Boris asks: “Who knows? But if his remarks were just an innocent piece of cretinism, then why in the name of holy thunder has the British state decreed that anyone printing those remarks will be sent to prison? If there is an ounce of truth in the notion that George Bush seriously proposed the destruction of Al Jazeera, and was only dissuaded by the prime minister, then we need to know, and we need to know urgently.”
Then, the Boris everyone loves to laugh at, got serious with an extraordinary pledge: “If someone passes me the document within the next few days I will be very happy to publish it in The Spectator, and risk a jail sentence. The public need to judge for themselves. Sunlight is the best disinfectant. If we suppress the truth, we forget what we are fighting for, and in an important respect we become as sick and as bad as our enemies.” In this, Johnson showed more courage than any editor of any British national publication in publicly defying the censorial actions of the bossy Blair.
There is one more likely outcome in this outrageous affair. It is that the Blair government, in trying to banish from public consumption the ill-timed and appallingly judged remark of the world’s most powerful commander-in-chief, will prolong its life — or even give it a new one.

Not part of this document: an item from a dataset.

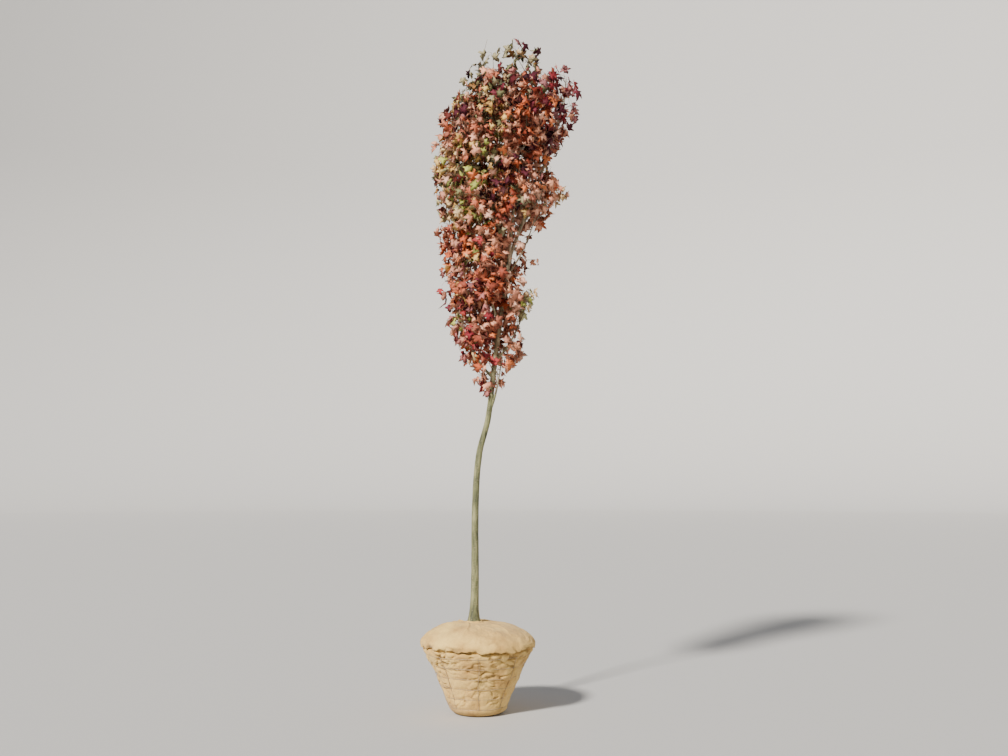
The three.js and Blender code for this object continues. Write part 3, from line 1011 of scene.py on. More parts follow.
class Bundle:
    """Many small closed tubes, kept as arrays and joined into one mesh."""

    def __init__(self) -> None:
        """Starts empty."""
        self.points: list[Array] = []
        self.faces: list[tuple[int, ...]] = []
        self.count = 0

    def add(self, points: Sequence[Vector], radii: Sequence[float], sides: int) -> None:
        """Adds a tube that ends in a point.

        Args:
            points: Its line, in millimetres.
            radii: The radius at each point but the last.
            sides: How many sides it has.
        """
        line = np.array(points, float)
        normals, binormals = Spine(line, np.zeros(len(line))).frames()
        turns = np.arange(sides) * TURN / sides
        ring = np.cos(turns)[:, None, None] * normals[:-1] + np.sin(turns)[:, None, None] * binormals[:-1]
        body = line[:-1] + ring * np.array(radii)[:, None]
        self.points += [body.transpose(1, 0, 2).reshape(-1, 3), line[-1:]]
        first, last = self.count, self.count + len(radii) * sides
        for level in range(len(radii) - 1):
            for side in range(sides):
                a = first + level * sides + side
                b = first + level * sides + (side + 1) % sides
                self.faces.append((a, b, b + sides, a + sides))
        tip_ring = last - sides
        for side in range(sides):
            self.faces.append((tip_ring + side, tip_ring + (side + 1) % sides, last))
        self.faces.append(tuple(first + side for side in reversed(range(sides))))
        self.count = last + 1

    def mesh(self, name: str) -> Mesh:
        """All tubes as one mesh, in metres."""
        mesh = bpy.data.meshes.new(name)
        mesh.from_pydata((np.concatenate(self.points) * MM).tolist(), [], self.faces)
        shade_smooth(mesh)
        return mesh


@dataclass(frozen=True)
class Leaf:
    """One leaf blade: where its foot is, which way it lies, its size, how it curls and its shade."""

    foot: Vector
    axis: Vector
    normal: Vector
    length: float
    fold: float
    curl: float
    twist: float
    shade: int


class LeafBlades:
    """The blades of one tint, kept as arrays and joined into one mesh."""

    # Half of a five-lobed outline, from the stalk to the tip, as [across, along] shares of the length
    HALF_OUTLINE = (
        *((0.0, 0.0), (0.14, -0.08), (0.38, -0.04), (0.30, 0.13), (0.44, 0.20), (0.62, 0.43)),
        *((0.40, 0.44), (0.19, 0.40), (0.23, 0.62), (0.11, 0.76), (0.0, 1.0)),
    )
    CENTRE = (0.0, 0.3)
    HALF_THICKNESS = 0.4
    SHADES = 3
    UNEVENNESS = 0.034
    SHRINKING = 0.35
    SEED = 53

    def __init__(self) -> None:
        """Starts empty."""
        self.leaves: list[Leaf] = []
        half = list(self.HALF_OUTLINE)
        other_half = [(-x, y) for x, y in reversed(half[1:-1])]
        self.outline = np.array(half + other_half)
        self.plan = np.vstack([self.outline, self.CENTRE, self.CENTRE])

    def faces(self) -> Array:
        """The blade's triangles: a fan over the face, and one under it that is turned round."""
        rim = len(self.outline)
        here = np.arange(rim)
        after = (here + 1) % rim
        over = np.stack([after, here, np.full(rim, rim)], 1)
        under = np.stack([here, after, np.full(rim, rim + 1)], 1)
        return np.vstack([over, under])

    def each(self, trait: str) -> Array:
        """A trait of every leaf, as an array."""
        return np.array([getattr(leaf, trait) for leaf in self.leaves])

    def places(self) -> Array:
        """Every blade's vertices, in millimetres, as an array [blade, vertex, axis]."""
        foot, axis, normal = map(self.each, ("foot", "axis", "normal"))
        sizes = (self.each(trait)[:, None] for trait in ("length", "fold", "curl", "twist"))
        length, fold, curl, twist = sizes
        side = np.cross(axis, normal)
        stray = np.random.default_rng(self.SEED).normal(0, self.UNEVENNESS, (len(foot), len(self.plan), 3))
        stray[:, 0] = 0
        stray[:, -1] = stray[:, -2]
        x, y = self.plan[:, 0] + stray[:, :, 0], self.plan[:, 1] + stray[:, :, 1]
        from_centre = np.hypot(x, y - self.CENTRE[1])
        rise = fold * np.abs(x) - curl * from_centre**2 + twist * x * y + stray[:, :, 2]
        shrink = 1 - self.SHRINKING * curl * from_centre
        lift = np.zeros(len(self.plan))
        lift[-2:] = (self.HALF_THICKNESS, -self.HALF_THICKNESS)
        across = (x * shrink * length)[:, :, None]
        along = (y * shrink * length)[:, :, None]
        high = (rise * length + lift)[:, :, None]
        return foot[:, None] + side[:, None] * across + axis[:, None] * along + normal[:, None] * high

    def mesh(self, name: str) -> Mesh:
        """All blades as one mesh, in metres, with each blade's plan as its UV map.

        Args:
            name: The mesh's name.

        Returns:
            The mesh, its faces numbered by shade, with the undersides last.
        """
        places = self.places()
        blades, corners = places.shape[:2]
        faces = self.faces()
        every = (faces[None] + (np.arange(blades) * corners)[:, None, None]).reshape(-1)
        mesh = bpy.data.meshes.new(name)
        mesh.vertices.add(blades * corners)
        mesh.vertices.foreach_set("co", (places * MM).reshape(-1))
        mesh.loops.add(len(every))
        mesh.loops.foreach_set("vertex_index", every.astype(np.int32))
        mesh.polygons.add(len(every) // 3)
        mesh.polygons.foreach_set("loop_start", np.arange(0, len(every), 3, dtype=np.int32))
        slots = np.full((blades, len(faces)), self.SHADES)
        slots[:, : len(self.outline)] = self.each("shade")[:, None]
        mesh.polygons.foreach_set("material_index", slots.reshape(-1).astype(np.int32))
        plan = np.tile(self.plan[faces.reshape(-1)], (blades, 1))
        mesh.uv_layers.new(name="leaf").data.foreach_set("uv", plan.reshape(-1))
        mesh.update(calc_edges=True)
        mesh.validate()
        return mesh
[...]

Older commenators are recalling the absurdities of Britain’s Spycatcher scandal of 20 years ago. In that case, a British ex-spy from MI5 called Peter Wright sought to publish a book in which he revealed embarrassing secrets of his former employers, who in turned sought urgently to prevent exactly that. To silence two newspapers that were revealing some of Wright’s spicier stories, the attorney general invoked the Official Secrets Act. He spent much time, energy — and public money — in vain. The book was not only published but became a best-seller because of the publicity. Finally, the British government lost its case before the European Court of Human Rights.
Going back to the 1980s, official British brandishing of its oppressive Official Secrets Act has almost always ended in humiliation for its champions. The present case of Bush and the Arab TV Bombing seems likely to add to these fiascoes.